Wednesday, March 4, 2009

So how good were those Global Warming models?

A while back I had a post about a report that tested Global Warming Models

Well now even the biggest Climate Change people are realizing that something is... not up.


Discovery has the story:

Earth's climate continues to confound scientists. Following a 30-year trend of warming, global temperatures have flatlined since 2001 despite rising greenhouse gas concentrations, and a heat surplus that should have cranked up the planetary thermostat.


Continues to confound? That really inspires confidence in their ability to predict climate into the next century. They couldn't even figure out what's currently happening.

Yes, let's use these models to base economic and taxation changes that'll cost trillions!

I like that given a 30 year warming and an 8 year trend in cooling. They still maintain that this is only a "pause" in overall warming.

Over about the last 40 years a nearly quarter of them have been cooling. They don't know why, and yet they're sure it's just a temporary setback.


The discrepancy gets to the heart of one of the toughest problems in climate science -- identifying the difference between natural variability (like the occasional March snowstorm) from human-induced change.


Yes the occasional March snowstorm, or the occasional ice age.

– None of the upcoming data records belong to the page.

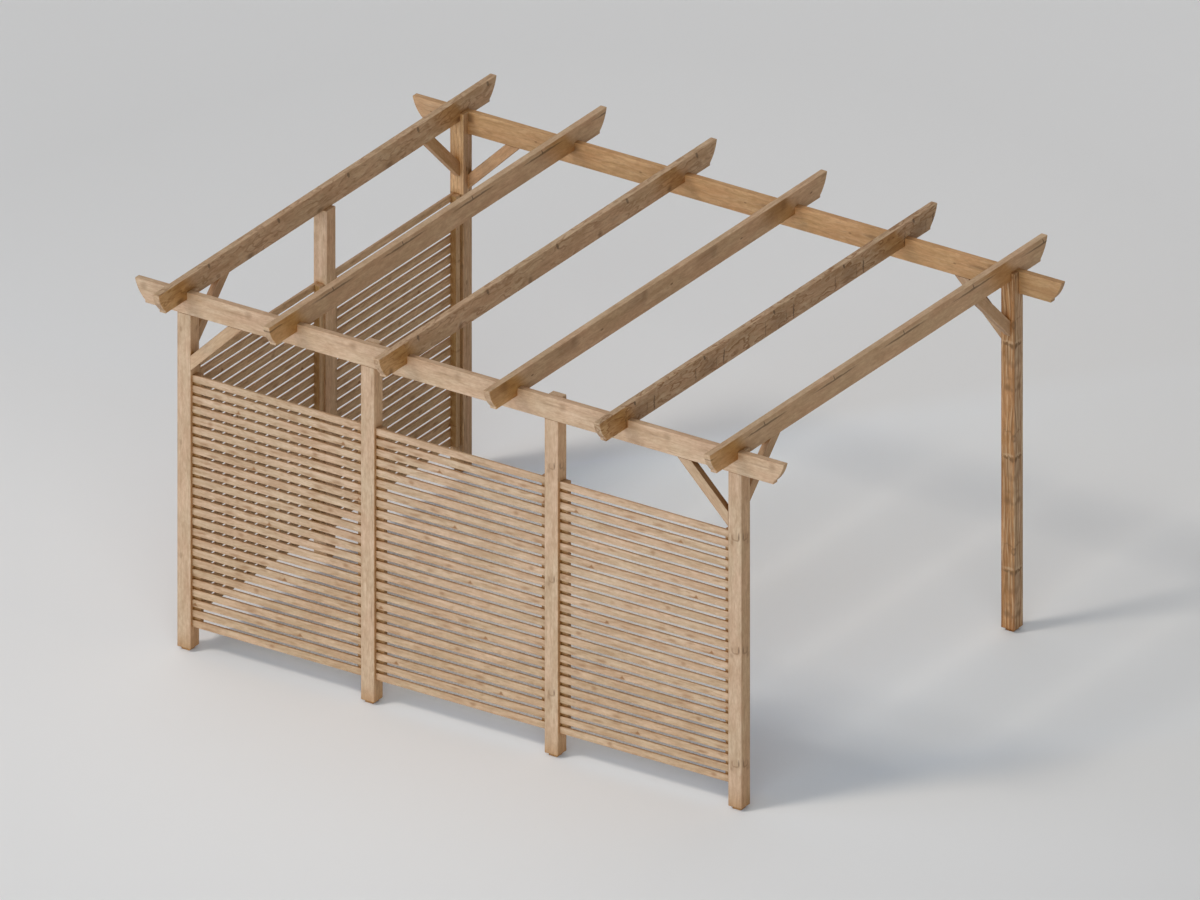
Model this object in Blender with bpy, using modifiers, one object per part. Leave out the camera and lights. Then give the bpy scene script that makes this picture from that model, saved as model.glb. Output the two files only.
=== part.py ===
"""A timber pergola whose front and left sides are closed by slatted screens.

Seven posts carry two beams that run along X and six rafters that run along Y.
The beams are let flush into the outer faces of their posts, and the rafters
are notched over the beams.  Knee braces stiffen the four corners.

The frame is +X to the right along the long front, +Y to the back and +Z up.
The origin is on the ground at the centre of the plan.
"""

import math

import bmesh
import bpy
from mathutils import Matrix, Vector

COLLECTION_NAME = "pergola_with_side_screens"
CUTTER_COLLECTION_NAME = "pergola_cutters"

# Overall sizes, in metres.
FRAME_LENGTH = 4.0  # over the outer faces of the corner posts, along X
FRAME_WIDTH = 3.0  # over the outer faces of the corner posts, along Y
TOTAL_HEIGHT = 2.45  # ground to the top of the rafters
BEAM_OVERHANG = 0.30  # beam end beyond the outer face of a corner post
RAFTER_OVERHANG = 0.30  # rafter end beyond the outer face of a corner post

# Posts.
POST_SIZE = 0.095
POST_ROUNDING = 0.005
FOOT_HEIGHT = 0.018  # the foot is stepped in from the post's faces
FOOT_INSET = 0.019
FRONT_MIDDLE_POSTS = 2  # evenly spaced between the front corner posts

# Beams.
BEAM_DEPTH = 0.145
BEAM_THICKNESS = 0.045
BEAM_ROUNDING = 0.004

# Rafters.
RAFTER_COUNT = 6
RAFTER_DEPTH = 0.145
RAFTER_THICKNESS = 0.045
RAFTER_ROUNDING = 0.004
RAFTER_SEAT = 0.049  # how far a rafter is let down over a beam

# The shaped end that beams and rafters share: an arc, then an upright lip.
END_RADIUS = 0.23
END_INSET = 0.0735  # the lip behind the tip of the top edge
END_LIP = 0.016  # height of the lip
END_STEPS = 9  # facets along the arc

# Knee braces, at 45 degrees.
BRACE_LEG = 0.362  # along the post, from the corner to the brace's lower edge
BRACE_WIDTH = 0.070
BRACE_THICKNESS = 0.045
BRACE_ROUNDING = 0.004

# Screens.
SCREEN_BELOW_BRACE = 0.035  # top of a front screen below the foot of a brace
FRONT_SCREEN_CLEARANCE = 0.162  # ground to the lowest slat
LEFT_SCREEN_CLEARANCE = 0.181
SLAT_HEIGHT = 0.046
SLAT_GAP = 0.021  # nominal: whole rows of slats are spread over the height
SLAT_THICKNESS = 0.019
SLAT_ROUNDING = 0.003
SCREEN_RECESS = 0.019  # slats behind the outer faces of the posts
BATTEN_WIDTH = 0.045
BATTEN_THICKNESS = 0.038
BATTEN_ROUNDING = 0.003
BATTEN_SETBACK = 0.004  # batten ends short of the outermost slats' edges
SLAT_BEDDING = 0.001  # slats bedded into the battens

FIT = 0.0003  # clearance between pieces that touch
CUT_MARGIN = 0.05  # how far a cutter runs past the piece that it cuts
SURFACE_SEGMENTS = 2  # facets across a rounded edge
SLAT_SEGMENTS = 1  # the slats are many, so their eased edges are plain chamfers

# Derived levels.
RAFTER_UNDERSIDE = TOTAL_HEIGHT - RAFTER_DEPTH
BEAM_TOP = RAFTER_UNDERSIDE + RAFTER_SEAT
BEAM_UNDERSIDE = BEAM_TOP - BEAM_DEPTH
HALF_LENGTH = FRAME_LENGTH / 2
HALF_WIDTH = FRAME_WIDTH / 2
CORNER_X = HALF_LENGTH - POST_SIZE / 2
CORNER_Y = HALF_WIDTH - POST_SIZE / 2
BAY = 2 * CORNER_X / (FRONT_MIDDLE_POSTS + 1)
RAFTER_PITCH = 2 * CORNER_X / (RAFTER_COUNT - 1)
BEAM_Y = HALF_WIDTH - BEAM_THICKNESS / 2
SCREEN_TOP = BEAM_UNDERSIDE - BRACE_LEG - SCREEN_BELOW_BRACE
SCREEN_HEIGHT = SCREEN_TOP - FRONT_SCREEN_CLEARANCE
SLAT_COUNT = round((SCREEN_HEIGHT + SLAT_GAP) / (SLAT_HEIGHT + SLAT_GAP))
SLAT_PITCH = (SCREEN_HEIGHT - SLAT_HEIGHT) / (SLAT_COUNT - 1)

# Surface colours (linear RGB), one for each kind of piece.
TIMBER_COLOURS = {
    "post": (0.47, 0.33, 0.21),
    "beam": (0.45, 0.31, 0.20),
    "rafter": (0.41, 0.28, 0.17),
    "brace": (0.46, 0.32, 0.20),
    "screen": (0.43, 0.30, 0.19),
}
TIMBER_ROUGHNESS = 0.72


def clear_scene():
    for obj in list(bpy.data.objects):
        bpy.data.objects.remove(obj, do_unlink=True)


def add_collection(name):
    collection = bpy.data.collections.new(name)
    bpy.context.scene.collection.children.link(collection)
    return collection


def add_material(name, kind):
    material = bpy.data.materials.new(name)
    material.use_nodes = True
    shader = material.node_tree.nodes["Principled BSDF"]
    red, green, blue = TIMBER_COLOURS[kind]
    shader.inputs["Base Color"].default_value = (red, green, blue, 1.0)
    shader.inputs["Roughness"].default_value = TIMBER_ROUGHNESS
    shader.inputs["Metallic"].default_value = 0.0
    return material


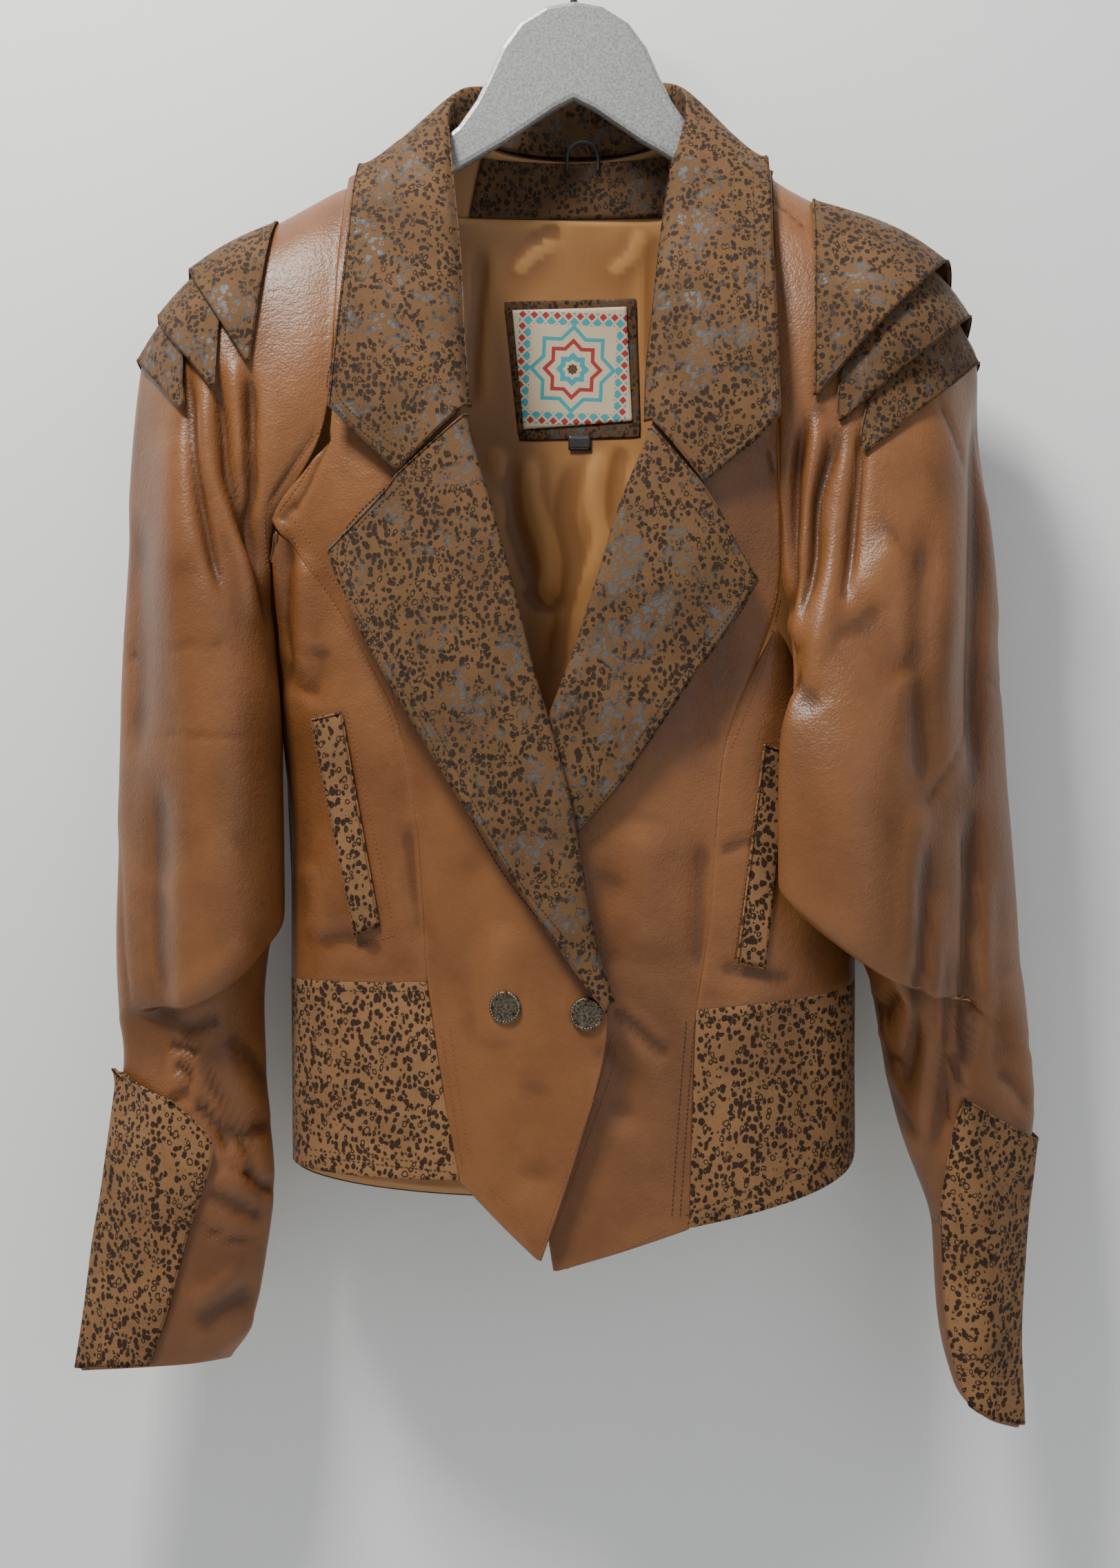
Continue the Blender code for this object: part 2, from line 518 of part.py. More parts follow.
def build_sleeve(side, front, back):
    """Sleeve as one wall: front and back halves share the ridge, the outer edge and the underarm seam."""
    rows = SLEEVE_ROWS
    front_shares = FRONT_SHARES[side]
    back_shares = BACK_SHARES
    f = pick(front, rows, front_shares)
    b = pick(back, rows, back_shares)
    open_rows = rows.index(9)
    f[:open_rows] = trim(f[:open_rows], ["first"], ARM_SEAM)
    b[:open_rows] = trim(b[:open_rows], ["first"], ARM_SEAM)
    verts = []
    lookup = {}

    def number(point):
        key = tuple(round(float(c), 3) for c in point)
        if key not in lookup:
            lookup[key] = len(verts)
            verts.append(point)
        return lookup[key]

    # The ridge row of the back takes its points from the front row, so that the halves weld
    b[0] = [f[0][int(np.argmin(np.linalg.norm(f[0] - p, axis=1)))] for p in b[0]]
    b[open_rows:, 0] = f[open_rows:, 0]
    b[:, -1] = f[:, -1]
    f_ids = [[number(p) for p in row] for row in f]
    b_ids = [[number(p) for p in row] for row in b]
    faces = []
    for i in range(len(rows) - 1):
        for j in range(len(front_shares) - 1):
            faces.append((f_ids[i][j], f_ids[i][j + 1], f_ids[i + 1][j + 1], f_ids[i + 1][j]))
        if i == 0:
            continue
        for j in range(len(back_shares) - 1):
            faces.append((b_ids[i][j + 1], b_ids[i][j], b_ids[i + 1][j], b_ids[i + 1][j + 1]))
    # Between the ridge and the first row of the back, fan the finer ridge onto the coarser row
    ridge = f_ids[0]
    low = b_ids[1]
    marks = [round(s * ACROSS) for s in front_shares]
    steps = [round(s * ACROSS) for s in back_shares]
    i = 0
    j = 0
    while i < len(ridge) - 1 or j < len(low) - 1:
        if j == len(low) - 1 or (i < len(ridge) - 1 and marks[i + 1] <= steps[j + 1]):
            faces.append((ridge[i + 1], ridge[i], low[j]))
            i += 1
        else:
            faces.append((ridge[i], low[j], low[j + 1]))
            j += 1
    shell(f"sleeve_{side}", verts, faces, "tan_leather", LEATHER, None)
    return verts, faces


def locate(grid, x, z):
    """Row and column, with their parts, of the place on a fine grid that shows at x, z in the front view."""
    flat = grid[..., [0, 2]]
    gap = np.sum((flat - (x, z)) ** 2, axis=-1)
    row, col = np.unravel_index(int(np.argmin(gap)), gap.shape)
    i = min(max(row, 1), max(grid.shape[0] - 2, 1))
    j = min(max(col, 1), grid.shape[1] - 2)
    if grid.shape[0] < 3:
        return 0.0, float(col)
    steps = np.stack([(flat[i + 1, j] - flat[i - 1, j]) / 2, (flat[i, j + 1] - flat[i, j - 1]) / 2], axis=1)
    if abs(np.linalg.det(steps)) < 0.3:
        return float(row), float(col)
    part = np.clip(np.linalg.solve(steps, np.array((x, z)) - flat[row, col]), -1, 1)
    return max(row + part[0], 0.0), min(max(col + part[1], 0.0), float(ACROSS))


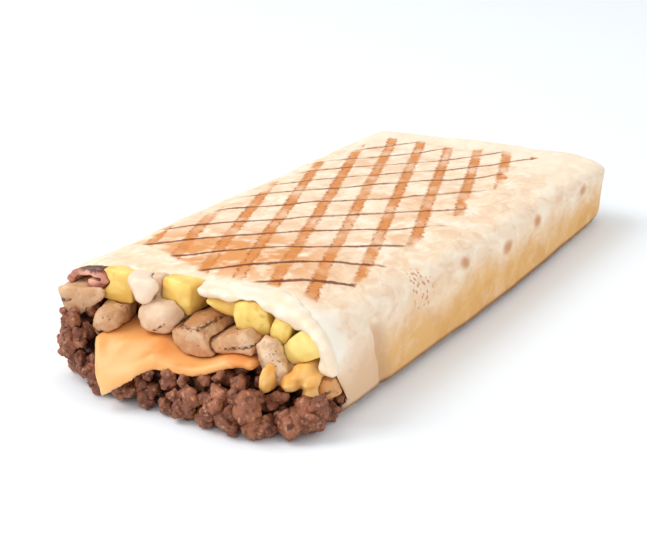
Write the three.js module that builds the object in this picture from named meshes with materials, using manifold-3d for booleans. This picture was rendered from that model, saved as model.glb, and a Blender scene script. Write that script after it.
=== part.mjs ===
// A French tacos: a flour tortilla folded into a long flat parcel, closed at the far end and cut open at the
// near one, where minced beef spills out under a cheese slice, chicken chunks, potato pieces and white cheese
// sauce. Millimetres, +Z up, +Y from the cut end to the folded end, +X to the right of the cut end.
// The nominal cut is the plane y = 0 while the parts are made, and the group is centred at the end.
import * as THREE from "three";
import { mergeVertices } from "three/addons/utils/BufferGeometryUtils.js";
import Module from "manifold-3d";

const wasm = await Module();
wasm.setup();

// ---- driving dimensions ----
const PARCEL_LENGTH = 208; // from the nominal cut to the folded end
const CUT_HALF_WIDTH = 45.5;
const FOLD_HALF_WIDTH = 49;
const CUT_HEIGHT = 36;
const FOLD_HEIGHT = 25.5;
const TORTILLA_THICKNESS = 1.8;
const SLICE_THICKNESS = 2.4; // of the cheese slice
const HEAP_REACH = 30; // how far the fillings' slope runs out in front of the cut
const MINCE_TOP = 17; // height of the mince layer at the cut
const CHUNK_DEPTH = 19; // how far each chunk runs into the parcel
const CLEARANCE = 0.3; // gap between neighbouring pieces

const { sin, cos, abs, sign, max, min, PI } = Math;
const lerp = (a, b, t) => a + (b - a) * t;
const bell = (v, centre, width) => Math.exp(-(((v - centre) / width) ** 2));
// The smaller of two heights, with a rounded change from one to the other.
const softMin = (a, b) => -Math.log(Math.exp(-a) + Math.exp(-b));

// Eases from 0 at start to 1 at end, in either direction.
const smooth = (start, end, v) => {
  const t = min(max((v - start) / (end - start), 0), 1);
  return t * t * (3 - 2 * t);
};

// ---- solids ----
const solidOf = (geometry) => {
  const bare = geometry.clone();
  bare.deleteAttribute("normal");
  bare.deleteAttribute("uv");
  const merged = mergeVertices(bare, 1e-4);
  return new wasm.Manifold(
    new wasm.Mesh({
      numProp: 3,
      vertProperties: new Float32Array(merged.attributes.position.array),
      triVerts: new Uint32Array(merged.index.array),
    }),
  );
};

const geometryOf = (points, triangles) => {
  const geometry = new THREE.BufferGeometry();
  geometry.setAttribute("position", new THREE.Float32BufferAttribute(points.flat(), 3));
  geometry.setIndex(triangles.flat());
  return geometry;
};

// The largest body of a solid, without the loose scraps that a cut can leave.
const largestBody = (solid) =>
  solid.decompose().reduce((best, body) => (body.volume() > best.volume() ? body : best));

const joined = (solids) => solids.reduce((whole, solid) => whole.add(solid));

// A solid from rings of equally many points, each joined to the next, with both ends closed by a fan.
const loft = (rings) => {
  const count = rings[0].length;
  const points = rings.flat();
  const triangles = [];
  for (let r = 0; r + 1 < rings.length; r++) {
    for (let i = 0; i < count; i++) {
      const j = (i + 1) % count;
      const [a, b, c, d] = [r * count + i, r * count + j, (r + 1) * count + j, (r + 1) * count + i];
      triangles.push([a, b, c], [a, c, d]);
    }
  }
  const middle = (ring) => [0, 1, 2].map((k) => ring.reduce((sum, p) => sum + p[k], 0) / count);
  const last = (rings.length - 1) * count;
  points.push(middle(rings[0]), middle(rings.at(-1)));
  for (let i = 0; i < count; i++) {
    const j = (i + 1) % count;
    triangles.push([points.length - 2, j, i], [points.length - 1, last + i, last + j]);
  }
  return geometryOf(points, triangles);
};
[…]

But just what's causing the cooling is a mystery. Sinking water currents in the north Atlantic Ocean could be sucking heat down into the depths. Or an overabundance of tropical clouds may be reflecting more of the sun's energy than usual back out into space.


So there's factors the your models are not taking into account? And they turn out to dramatically affect your results? Shocking.


Swanson thinks the trend could continue for up to 30 years. But he warned that it's just a hiccup, and that humans' penchant for spewing greenhouse gases will certainly come back to haunt us.

"When the climate kicks back out of this state, we'll have explosive warming," Swanson said. "Thirty years of greenhouse gas radiative forcing will still be there and then bang, the warming will return and be very aggressive."


So 30 years of warming, followed by nearly 40 years of cooling, followed by a giant warming spike. And what model are you basing this prediction off of?

Was it one that can predict the current trend? Oh wait no... that's a "mystery".

Let me be clear. This is not science.

Science does not pull predictions out of thin air, or worse pull them out of a model they know is flawed.